You might remember hearing Dixon's name from tallying a whole lot of touchdowns for Louisiana Tech, finishing his collegiate career with 87 touchdowns, good for second all-time in the FBS ranks. He battled injuries at Lousiana Tech, but was an embodiment of consistency, failing to crack the century mark in rushing yards only once as a sophomore due to a knee injury (917 yards). Injuries and durability could end up being a concern, as well as ball security -- 13 fumbles over the last three seasons -- but what Dixon does well should outweigh any of these potential drawbacks.
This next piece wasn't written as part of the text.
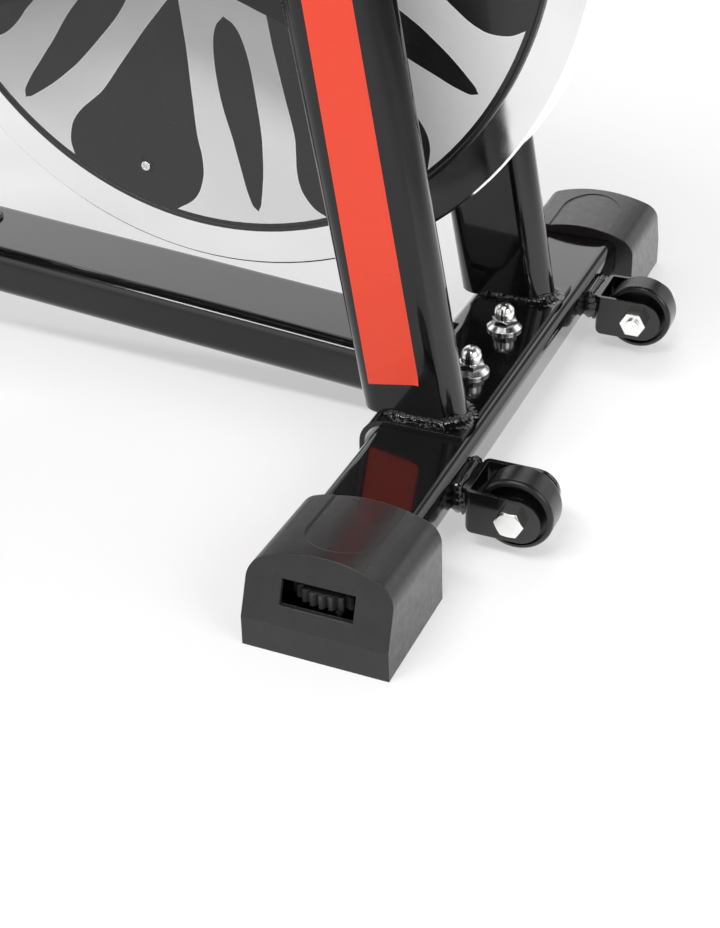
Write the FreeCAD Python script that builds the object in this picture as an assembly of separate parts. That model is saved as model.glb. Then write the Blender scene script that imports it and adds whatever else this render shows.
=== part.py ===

Redraft round projection: UDFA

Keeper round projection: late-fourth, early-sixth.


WR - Pharoh Cooper, Rams

It's not so much you, Pharoh Cooper, as it is them. The Rams' offense has an exceptional talent in Todd Gurley II and an interesting supplemental piece in the versatile Tavon Austin, but outside of that, there isn't much else to get excited about in 2016. On the surface, Cooper and the Rams' offense has the potential to be in a world of trouble considering their overall lack of talent will be led by a rookie quarterback in Jared Goff. Cooper, a fourth-round selection out of South Carolina, could already be penciled in to be the third option for a rather barren receiving corps that includes the likes of Kenny Britt and Brian Quick. Not to mention, Cooper seems to be a slightly taller and much less athletically gifted version of Tavon Austin, which means he's nothing like Austin. Los Angeles probably plans to line him up in the slot early on, running quick, short routes in hopes of taking advantage of his ability to burst off the line and reach top-end speed quickly. And while his spot on the depth chart seems like it could be an opportunity for Cooper to get snaps and targets, the Rams of 2015 attempted 473 forward passes and ended up finishing 30th in the NFL behind only the Bills and Vikings, so the opportunity of playing time doesn't necessarily translate to chances to make plays.

Redraft round projection: UDFA

Keeper round projection: late-eighth, early-tenth.